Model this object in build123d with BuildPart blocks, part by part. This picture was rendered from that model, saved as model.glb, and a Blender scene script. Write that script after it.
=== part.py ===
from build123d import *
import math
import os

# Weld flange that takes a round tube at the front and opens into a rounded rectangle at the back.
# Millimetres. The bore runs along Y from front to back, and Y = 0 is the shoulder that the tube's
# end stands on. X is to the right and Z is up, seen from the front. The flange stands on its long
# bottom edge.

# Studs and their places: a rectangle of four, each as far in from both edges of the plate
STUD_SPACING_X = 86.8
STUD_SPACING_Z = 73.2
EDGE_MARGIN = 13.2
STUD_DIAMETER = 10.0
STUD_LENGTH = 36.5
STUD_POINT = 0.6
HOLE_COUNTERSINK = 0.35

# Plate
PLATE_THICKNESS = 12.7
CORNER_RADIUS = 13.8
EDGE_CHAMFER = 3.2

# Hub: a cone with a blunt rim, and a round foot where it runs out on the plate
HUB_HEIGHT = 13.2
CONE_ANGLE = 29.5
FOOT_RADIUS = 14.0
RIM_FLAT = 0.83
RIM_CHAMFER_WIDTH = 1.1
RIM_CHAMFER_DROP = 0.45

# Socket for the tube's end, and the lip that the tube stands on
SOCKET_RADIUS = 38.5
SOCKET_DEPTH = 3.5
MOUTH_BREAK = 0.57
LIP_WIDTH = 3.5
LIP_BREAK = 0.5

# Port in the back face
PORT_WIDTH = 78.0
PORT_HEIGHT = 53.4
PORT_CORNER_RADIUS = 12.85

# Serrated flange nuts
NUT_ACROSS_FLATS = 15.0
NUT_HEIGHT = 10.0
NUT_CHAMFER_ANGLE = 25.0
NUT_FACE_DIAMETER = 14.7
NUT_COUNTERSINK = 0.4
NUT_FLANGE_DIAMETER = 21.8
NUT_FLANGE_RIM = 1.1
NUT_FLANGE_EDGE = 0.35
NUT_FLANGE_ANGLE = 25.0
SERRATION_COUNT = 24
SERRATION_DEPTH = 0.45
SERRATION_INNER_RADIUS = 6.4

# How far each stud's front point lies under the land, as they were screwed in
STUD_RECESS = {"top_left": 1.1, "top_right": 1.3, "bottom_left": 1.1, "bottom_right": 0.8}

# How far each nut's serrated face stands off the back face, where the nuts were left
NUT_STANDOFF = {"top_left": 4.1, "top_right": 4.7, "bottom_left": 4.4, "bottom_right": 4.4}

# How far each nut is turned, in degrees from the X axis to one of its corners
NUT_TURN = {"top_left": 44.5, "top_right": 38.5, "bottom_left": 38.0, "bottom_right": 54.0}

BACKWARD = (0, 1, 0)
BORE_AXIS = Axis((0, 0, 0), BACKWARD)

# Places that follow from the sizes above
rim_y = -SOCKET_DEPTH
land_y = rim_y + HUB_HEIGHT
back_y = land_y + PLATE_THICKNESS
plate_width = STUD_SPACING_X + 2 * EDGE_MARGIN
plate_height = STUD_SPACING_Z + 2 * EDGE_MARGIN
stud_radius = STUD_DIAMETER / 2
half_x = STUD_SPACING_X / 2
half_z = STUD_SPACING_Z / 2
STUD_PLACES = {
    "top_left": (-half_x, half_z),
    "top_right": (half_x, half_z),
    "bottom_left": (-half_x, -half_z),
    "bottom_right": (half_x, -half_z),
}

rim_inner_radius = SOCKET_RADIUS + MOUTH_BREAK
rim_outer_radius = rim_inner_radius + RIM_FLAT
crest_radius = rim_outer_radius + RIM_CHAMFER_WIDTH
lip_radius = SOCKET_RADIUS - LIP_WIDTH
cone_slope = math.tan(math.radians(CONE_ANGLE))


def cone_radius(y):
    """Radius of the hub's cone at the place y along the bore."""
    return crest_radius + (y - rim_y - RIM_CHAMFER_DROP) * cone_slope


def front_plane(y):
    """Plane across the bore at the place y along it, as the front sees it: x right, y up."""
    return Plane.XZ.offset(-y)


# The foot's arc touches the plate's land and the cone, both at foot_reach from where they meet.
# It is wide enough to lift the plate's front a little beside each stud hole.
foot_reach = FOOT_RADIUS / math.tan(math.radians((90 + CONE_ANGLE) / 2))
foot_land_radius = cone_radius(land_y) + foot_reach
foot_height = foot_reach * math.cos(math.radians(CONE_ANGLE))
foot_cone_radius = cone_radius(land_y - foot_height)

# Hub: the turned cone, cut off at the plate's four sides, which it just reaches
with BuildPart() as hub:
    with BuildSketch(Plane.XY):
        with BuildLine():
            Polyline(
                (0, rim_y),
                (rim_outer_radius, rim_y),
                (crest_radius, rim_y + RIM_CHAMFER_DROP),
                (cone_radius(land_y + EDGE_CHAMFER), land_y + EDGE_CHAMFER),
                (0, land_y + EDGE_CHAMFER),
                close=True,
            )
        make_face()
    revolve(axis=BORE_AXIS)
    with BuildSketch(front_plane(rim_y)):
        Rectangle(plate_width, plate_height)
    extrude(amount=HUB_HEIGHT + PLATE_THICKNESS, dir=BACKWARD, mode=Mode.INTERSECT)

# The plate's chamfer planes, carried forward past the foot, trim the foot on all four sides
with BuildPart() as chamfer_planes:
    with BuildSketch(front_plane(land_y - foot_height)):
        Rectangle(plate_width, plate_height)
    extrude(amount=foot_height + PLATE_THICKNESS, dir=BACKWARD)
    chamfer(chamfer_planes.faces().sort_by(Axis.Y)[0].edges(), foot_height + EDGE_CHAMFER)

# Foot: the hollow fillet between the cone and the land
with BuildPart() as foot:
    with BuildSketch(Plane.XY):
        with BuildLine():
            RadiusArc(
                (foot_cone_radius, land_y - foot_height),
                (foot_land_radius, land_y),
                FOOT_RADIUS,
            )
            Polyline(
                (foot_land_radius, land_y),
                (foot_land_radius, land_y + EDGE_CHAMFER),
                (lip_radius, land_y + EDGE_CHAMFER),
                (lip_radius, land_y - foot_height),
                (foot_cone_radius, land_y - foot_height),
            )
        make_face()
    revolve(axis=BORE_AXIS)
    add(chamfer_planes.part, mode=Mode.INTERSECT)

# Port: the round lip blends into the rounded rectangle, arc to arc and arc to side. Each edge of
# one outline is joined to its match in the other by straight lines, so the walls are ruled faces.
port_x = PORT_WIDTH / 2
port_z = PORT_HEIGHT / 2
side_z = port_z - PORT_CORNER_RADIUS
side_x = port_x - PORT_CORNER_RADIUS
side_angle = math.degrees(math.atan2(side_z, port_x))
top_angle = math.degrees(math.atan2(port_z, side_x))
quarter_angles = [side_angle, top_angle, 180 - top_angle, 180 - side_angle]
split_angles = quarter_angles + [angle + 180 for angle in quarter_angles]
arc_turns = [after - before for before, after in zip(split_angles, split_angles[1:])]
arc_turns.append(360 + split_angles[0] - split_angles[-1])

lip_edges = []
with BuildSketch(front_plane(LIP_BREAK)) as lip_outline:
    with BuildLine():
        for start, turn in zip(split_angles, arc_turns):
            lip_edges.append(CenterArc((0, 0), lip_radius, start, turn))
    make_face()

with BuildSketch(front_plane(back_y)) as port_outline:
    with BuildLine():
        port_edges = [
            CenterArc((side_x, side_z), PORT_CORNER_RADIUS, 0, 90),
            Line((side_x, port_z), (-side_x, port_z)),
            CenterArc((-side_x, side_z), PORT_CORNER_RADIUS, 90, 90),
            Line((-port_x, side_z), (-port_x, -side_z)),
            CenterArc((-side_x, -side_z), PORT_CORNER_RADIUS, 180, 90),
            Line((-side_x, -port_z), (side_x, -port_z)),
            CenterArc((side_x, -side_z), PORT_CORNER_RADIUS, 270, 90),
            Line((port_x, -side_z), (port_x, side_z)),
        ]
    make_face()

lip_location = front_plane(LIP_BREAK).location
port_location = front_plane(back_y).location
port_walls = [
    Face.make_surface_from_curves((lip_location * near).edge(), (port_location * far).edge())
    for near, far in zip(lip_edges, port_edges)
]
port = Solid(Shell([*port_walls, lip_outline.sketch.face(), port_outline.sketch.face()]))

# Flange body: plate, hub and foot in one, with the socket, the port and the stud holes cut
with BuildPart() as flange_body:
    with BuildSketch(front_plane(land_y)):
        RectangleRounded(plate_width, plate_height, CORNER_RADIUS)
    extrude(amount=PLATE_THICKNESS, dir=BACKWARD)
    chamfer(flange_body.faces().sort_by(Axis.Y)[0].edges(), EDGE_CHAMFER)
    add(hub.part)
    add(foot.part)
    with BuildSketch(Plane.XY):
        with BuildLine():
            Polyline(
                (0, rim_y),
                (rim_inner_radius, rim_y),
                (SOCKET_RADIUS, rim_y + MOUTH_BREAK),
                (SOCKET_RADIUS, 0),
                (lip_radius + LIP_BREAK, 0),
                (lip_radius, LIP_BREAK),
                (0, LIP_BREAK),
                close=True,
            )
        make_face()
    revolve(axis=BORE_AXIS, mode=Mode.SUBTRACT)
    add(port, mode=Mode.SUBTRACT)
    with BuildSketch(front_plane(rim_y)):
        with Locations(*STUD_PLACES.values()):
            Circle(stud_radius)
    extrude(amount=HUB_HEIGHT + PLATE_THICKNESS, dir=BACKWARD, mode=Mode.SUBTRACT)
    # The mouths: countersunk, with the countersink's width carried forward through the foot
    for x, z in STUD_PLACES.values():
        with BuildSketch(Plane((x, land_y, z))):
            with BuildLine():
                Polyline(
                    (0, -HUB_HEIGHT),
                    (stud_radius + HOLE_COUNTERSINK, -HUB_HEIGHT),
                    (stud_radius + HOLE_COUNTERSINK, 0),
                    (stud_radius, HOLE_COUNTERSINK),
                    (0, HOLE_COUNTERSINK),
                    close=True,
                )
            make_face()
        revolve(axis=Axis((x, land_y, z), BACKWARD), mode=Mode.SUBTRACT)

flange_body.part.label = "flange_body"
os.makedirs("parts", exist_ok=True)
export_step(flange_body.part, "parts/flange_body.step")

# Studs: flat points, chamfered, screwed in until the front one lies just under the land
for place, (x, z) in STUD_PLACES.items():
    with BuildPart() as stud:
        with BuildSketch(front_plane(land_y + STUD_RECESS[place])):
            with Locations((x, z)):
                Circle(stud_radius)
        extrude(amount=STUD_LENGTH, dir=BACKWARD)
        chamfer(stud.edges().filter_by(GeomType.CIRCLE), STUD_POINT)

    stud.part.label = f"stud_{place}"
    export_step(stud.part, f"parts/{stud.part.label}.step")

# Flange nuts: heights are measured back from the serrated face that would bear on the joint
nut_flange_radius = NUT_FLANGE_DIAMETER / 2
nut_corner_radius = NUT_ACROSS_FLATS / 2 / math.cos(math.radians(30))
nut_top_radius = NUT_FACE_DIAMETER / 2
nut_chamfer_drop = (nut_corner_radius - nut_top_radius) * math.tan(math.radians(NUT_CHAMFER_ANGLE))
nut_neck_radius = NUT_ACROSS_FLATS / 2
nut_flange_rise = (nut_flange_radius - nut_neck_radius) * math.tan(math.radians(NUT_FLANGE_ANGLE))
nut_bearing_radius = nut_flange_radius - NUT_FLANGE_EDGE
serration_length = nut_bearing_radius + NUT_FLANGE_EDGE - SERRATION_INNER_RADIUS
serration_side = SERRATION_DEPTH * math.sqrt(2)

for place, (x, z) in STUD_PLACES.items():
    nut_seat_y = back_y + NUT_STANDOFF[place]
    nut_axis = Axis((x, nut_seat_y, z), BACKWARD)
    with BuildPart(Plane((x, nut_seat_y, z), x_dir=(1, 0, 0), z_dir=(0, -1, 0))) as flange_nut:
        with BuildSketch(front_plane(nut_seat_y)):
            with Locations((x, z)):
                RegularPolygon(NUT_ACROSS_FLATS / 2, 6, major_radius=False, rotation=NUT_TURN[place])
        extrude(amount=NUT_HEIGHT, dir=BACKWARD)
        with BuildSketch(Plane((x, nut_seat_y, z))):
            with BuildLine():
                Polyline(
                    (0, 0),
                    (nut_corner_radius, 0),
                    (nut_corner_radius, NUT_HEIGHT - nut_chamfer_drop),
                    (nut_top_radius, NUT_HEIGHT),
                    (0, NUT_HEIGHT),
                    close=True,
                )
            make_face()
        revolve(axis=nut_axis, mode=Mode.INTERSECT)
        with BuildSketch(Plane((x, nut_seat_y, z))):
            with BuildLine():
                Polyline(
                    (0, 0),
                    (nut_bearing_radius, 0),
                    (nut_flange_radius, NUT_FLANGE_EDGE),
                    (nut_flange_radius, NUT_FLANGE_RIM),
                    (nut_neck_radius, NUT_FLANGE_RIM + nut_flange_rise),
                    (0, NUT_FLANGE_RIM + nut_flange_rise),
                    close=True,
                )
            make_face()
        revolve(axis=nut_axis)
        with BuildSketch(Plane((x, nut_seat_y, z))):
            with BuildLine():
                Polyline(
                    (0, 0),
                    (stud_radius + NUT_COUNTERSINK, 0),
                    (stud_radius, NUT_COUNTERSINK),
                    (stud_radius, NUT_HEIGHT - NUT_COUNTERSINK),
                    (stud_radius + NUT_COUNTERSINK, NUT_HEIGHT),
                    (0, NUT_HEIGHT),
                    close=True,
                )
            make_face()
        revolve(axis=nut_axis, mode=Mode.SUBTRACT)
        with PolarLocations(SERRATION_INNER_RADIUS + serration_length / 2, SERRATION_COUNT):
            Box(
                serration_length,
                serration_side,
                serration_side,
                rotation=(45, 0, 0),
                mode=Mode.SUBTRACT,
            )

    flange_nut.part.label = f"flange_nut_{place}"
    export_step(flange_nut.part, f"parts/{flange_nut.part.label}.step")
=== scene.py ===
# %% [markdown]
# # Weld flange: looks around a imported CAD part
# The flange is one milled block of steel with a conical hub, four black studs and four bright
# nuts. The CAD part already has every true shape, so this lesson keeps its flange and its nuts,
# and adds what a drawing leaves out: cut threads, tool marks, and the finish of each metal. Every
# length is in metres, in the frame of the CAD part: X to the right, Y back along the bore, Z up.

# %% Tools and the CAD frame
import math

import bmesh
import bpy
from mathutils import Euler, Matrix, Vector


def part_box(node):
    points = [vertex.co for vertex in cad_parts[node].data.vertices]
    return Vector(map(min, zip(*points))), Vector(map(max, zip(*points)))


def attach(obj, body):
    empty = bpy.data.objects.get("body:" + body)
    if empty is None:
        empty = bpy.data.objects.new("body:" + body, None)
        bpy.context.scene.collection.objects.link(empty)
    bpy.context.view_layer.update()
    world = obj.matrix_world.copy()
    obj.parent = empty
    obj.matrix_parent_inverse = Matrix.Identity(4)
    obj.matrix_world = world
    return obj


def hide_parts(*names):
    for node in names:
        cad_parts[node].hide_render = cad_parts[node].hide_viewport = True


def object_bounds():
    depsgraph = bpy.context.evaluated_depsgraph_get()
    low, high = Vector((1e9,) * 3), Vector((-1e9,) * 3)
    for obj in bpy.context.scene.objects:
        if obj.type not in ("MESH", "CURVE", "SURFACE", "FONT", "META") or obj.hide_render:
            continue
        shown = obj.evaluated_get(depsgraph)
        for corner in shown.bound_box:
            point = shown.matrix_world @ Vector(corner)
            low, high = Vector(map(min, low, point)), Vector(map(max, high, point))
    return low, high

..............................

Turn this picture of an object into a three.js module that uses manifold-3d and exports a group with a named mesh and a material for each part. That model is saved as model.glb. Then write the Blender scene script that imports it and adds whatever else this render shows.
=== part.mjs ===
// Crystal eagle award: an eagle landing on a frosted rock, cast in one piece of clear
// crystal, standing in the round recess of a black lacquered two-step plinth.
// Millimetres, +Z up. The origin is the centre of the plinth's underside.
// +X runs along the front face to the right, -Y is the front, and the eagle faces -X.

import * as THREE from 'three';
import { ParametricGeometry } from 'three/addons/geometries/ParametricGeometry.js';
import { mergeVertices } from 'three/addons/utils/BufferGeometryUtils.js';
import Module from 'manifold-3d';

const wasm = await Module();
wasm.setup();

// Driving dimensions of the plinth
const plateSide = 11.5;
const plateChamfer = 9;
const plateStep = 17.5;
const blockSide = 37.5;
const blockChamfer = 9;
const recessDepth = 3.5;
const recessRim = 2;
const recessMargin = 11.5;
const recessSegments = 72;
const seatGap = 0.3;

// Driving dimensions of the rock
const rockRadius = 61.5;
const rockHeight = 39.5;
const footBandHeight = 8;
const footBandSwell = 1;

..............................

What to do:
Extract the run of lines that opens with the line containing "with PolarLocations(SERRATION_INNER_RADIUS +" and closes with the line containing "# length is"; reproduce it exactly and add nothing.

Result:
        with PolarLocations(SERRATION_INNER_RADIUS + serration_length / 2, SERRATION_COUNT):
            Box(
                serration_length,
                serration_side,
                serration_side,
                rotation=(45, 0, 0),
                mode=Mode.SUBTRACT,
            )

    flange_nut.part.label = f"flange_nut_{place}"
    export_step(flange_nut.part, f"parts/{flange_nut.part.label}.step")
=== scene.py ===
# %% [markdown]
# # Weld flange: looks around a imported CAD part
# The flange is one milled block of steel with a conical hub, four black studs and four bright
# nuts. The CAD part already has every true shape, so this lesson keeps its flange and its nuts,
# and adds what a drawing leaves out: cut threads, tool marks, and the finish of each metal. Every
# length is in metres, in the frame of the CAD part: X to the right, Y back along the bore, Z up.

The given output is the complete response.